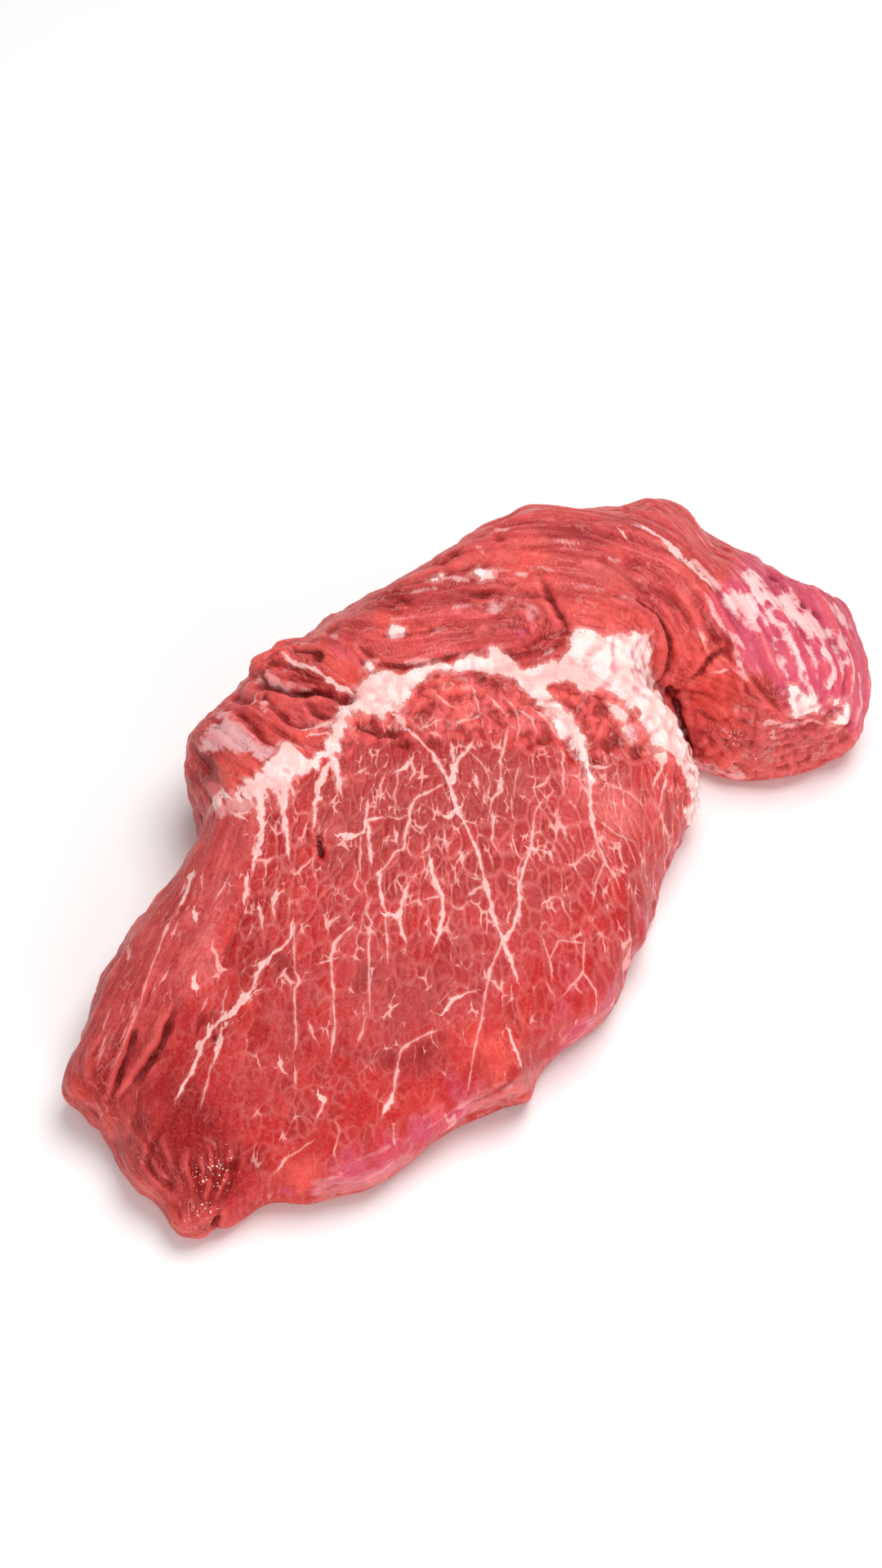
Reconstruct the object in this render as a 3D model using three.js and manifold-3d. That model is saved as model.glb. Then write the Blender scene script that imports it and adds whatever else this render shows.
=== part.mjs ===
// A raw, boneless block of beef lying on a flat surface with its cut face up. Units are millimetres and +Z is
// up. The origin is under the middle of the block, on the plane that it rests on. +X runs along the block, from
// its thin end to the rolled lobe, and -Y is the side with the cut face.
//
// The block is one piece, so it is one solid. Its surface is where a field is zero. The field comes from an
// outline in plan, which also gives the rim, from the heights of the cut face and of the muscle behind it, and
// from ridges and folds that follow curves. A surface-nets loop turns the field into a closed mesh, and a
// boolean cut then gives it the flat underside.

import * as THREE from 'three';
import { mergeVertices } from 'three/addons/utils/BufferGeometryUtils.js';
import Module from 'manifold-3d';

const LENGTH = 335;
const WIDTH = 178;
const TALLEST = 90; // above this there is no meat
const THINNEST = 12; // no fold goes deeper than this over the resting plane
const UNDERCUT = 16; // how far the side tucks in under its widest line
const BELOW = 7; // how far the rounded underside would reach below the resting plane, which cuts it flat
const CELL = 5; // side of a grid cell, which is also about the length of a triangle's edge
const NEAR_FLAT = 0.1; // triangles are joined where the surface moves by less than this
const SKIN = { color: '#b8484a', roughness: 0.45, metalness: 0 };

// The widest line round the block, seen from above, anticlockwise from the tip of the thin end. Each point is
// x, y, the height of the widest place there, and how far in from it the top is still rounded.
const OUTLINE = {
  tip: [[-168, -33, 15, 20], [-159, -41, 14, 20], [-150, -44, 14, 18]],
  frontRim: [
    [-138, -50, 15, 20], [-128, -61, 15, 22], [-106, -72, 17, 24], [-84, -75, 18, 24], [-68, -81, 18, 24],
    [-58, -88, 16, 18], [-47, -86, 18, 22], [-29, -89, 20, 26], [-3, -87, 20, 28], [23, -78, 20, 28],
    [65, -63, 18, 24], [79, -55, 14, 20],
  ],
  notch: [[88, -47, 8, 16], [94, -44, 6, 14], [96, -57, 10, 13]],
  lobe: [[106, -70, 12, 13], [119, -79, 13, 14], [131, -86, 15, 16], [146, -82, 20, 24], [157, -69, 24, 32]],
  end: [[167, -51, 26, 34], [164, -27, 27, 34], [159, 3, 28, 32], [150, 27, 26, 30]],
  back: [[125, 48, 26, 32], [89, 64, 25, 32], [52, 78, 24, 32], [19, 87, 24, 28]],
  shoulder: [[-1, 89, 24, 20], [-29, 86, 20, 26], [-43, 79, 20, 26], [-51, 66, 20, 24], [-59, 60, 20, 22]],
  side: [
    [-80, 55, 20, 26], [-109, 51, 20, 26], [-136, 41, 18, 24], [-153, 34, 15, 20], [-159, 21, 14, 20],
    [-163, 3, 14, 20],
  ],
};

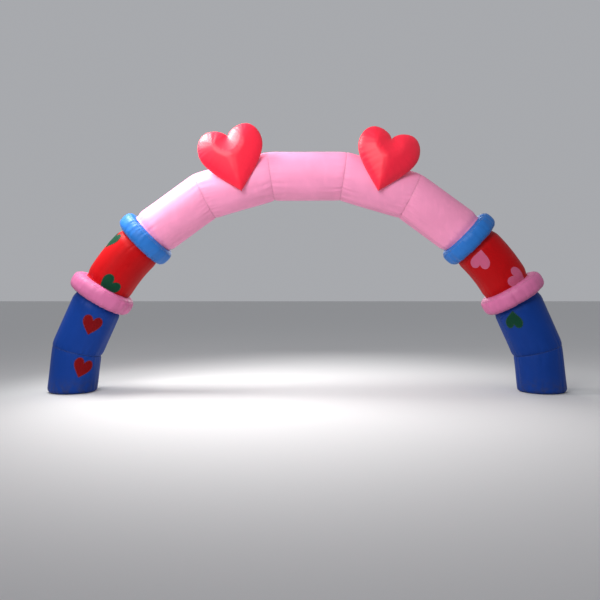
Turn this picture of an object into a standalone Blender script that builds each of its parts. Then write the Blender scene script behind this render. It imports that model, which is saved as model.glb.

* * *

_Your objective_. Give back exactly the material above from its opening line to the line bearing "the flat underside.".

_Task answer_.
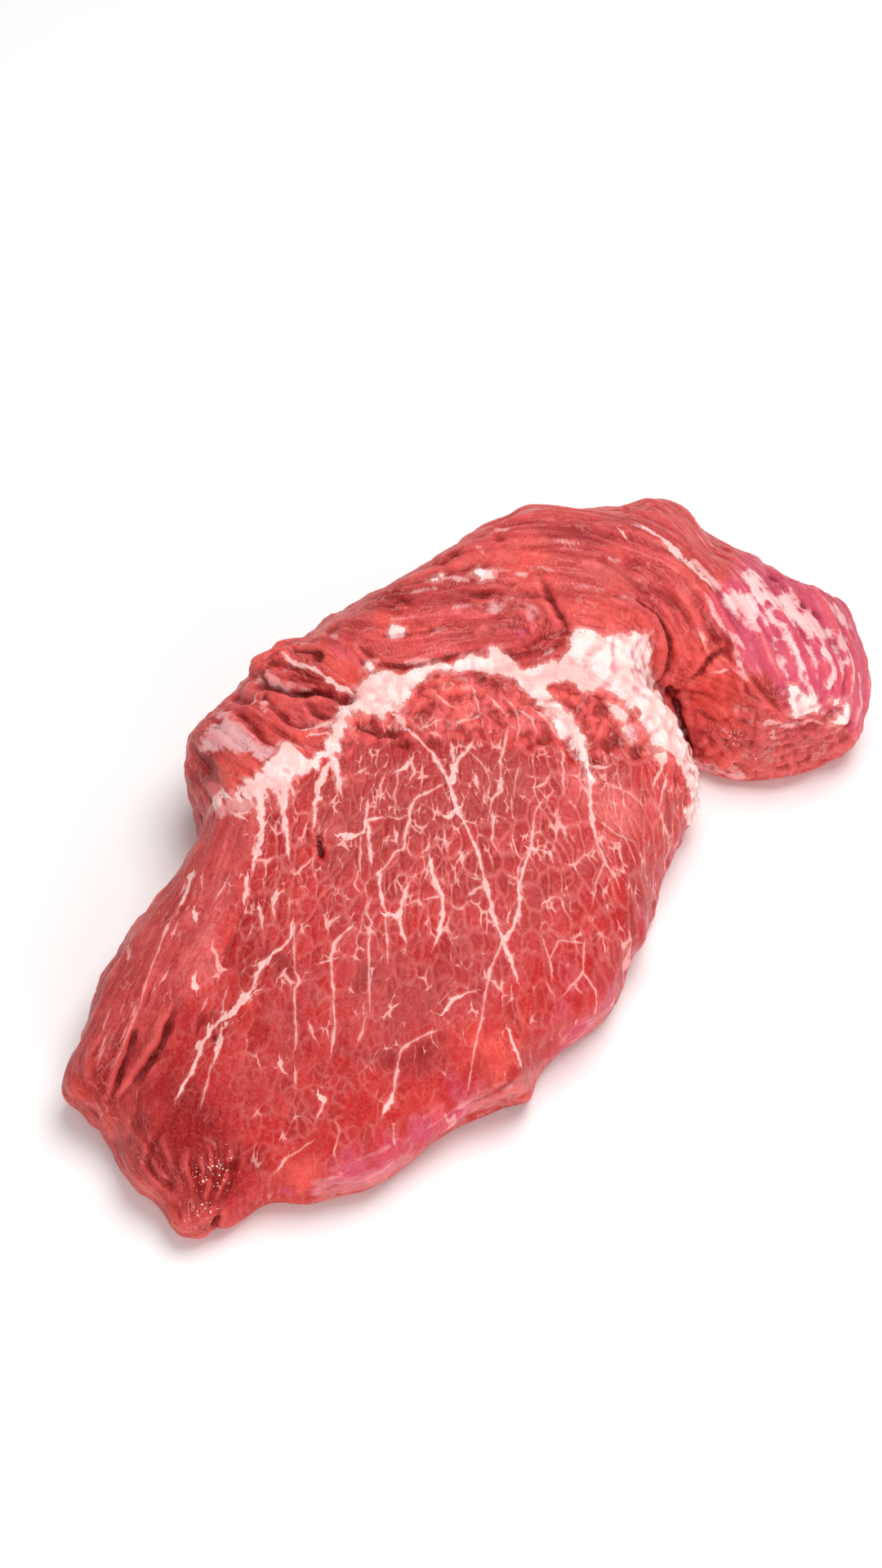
Reconstruct the object in this render as a 3D model using three.js and manifold-3d. That model is saved as model.glb. Then write the Blender scene script that imports it and adds whatever else this render shows.
=== part.mjs ===
// A raw, boneless block of beef lying on a flat surface with its cut face up. Units are millimetres and +Z is
// up. The origin is under the middle of the block, on the plane that it rests on. +X runs along the block, from
// its thin end to the rolled lobe, and -Y is the side with the cut face.
//
// The block is one piece, so it is one solid. Its surface is where a field is zero. The field comes from an
// outline in plan, which also gives the rim, from the heights of the cut face and of the muscle behind it, and
// from ridges and folds that follow curves. A surface-nets loop turns the field into a closed mesh, and a
// boolean cut then gives it the flat underside.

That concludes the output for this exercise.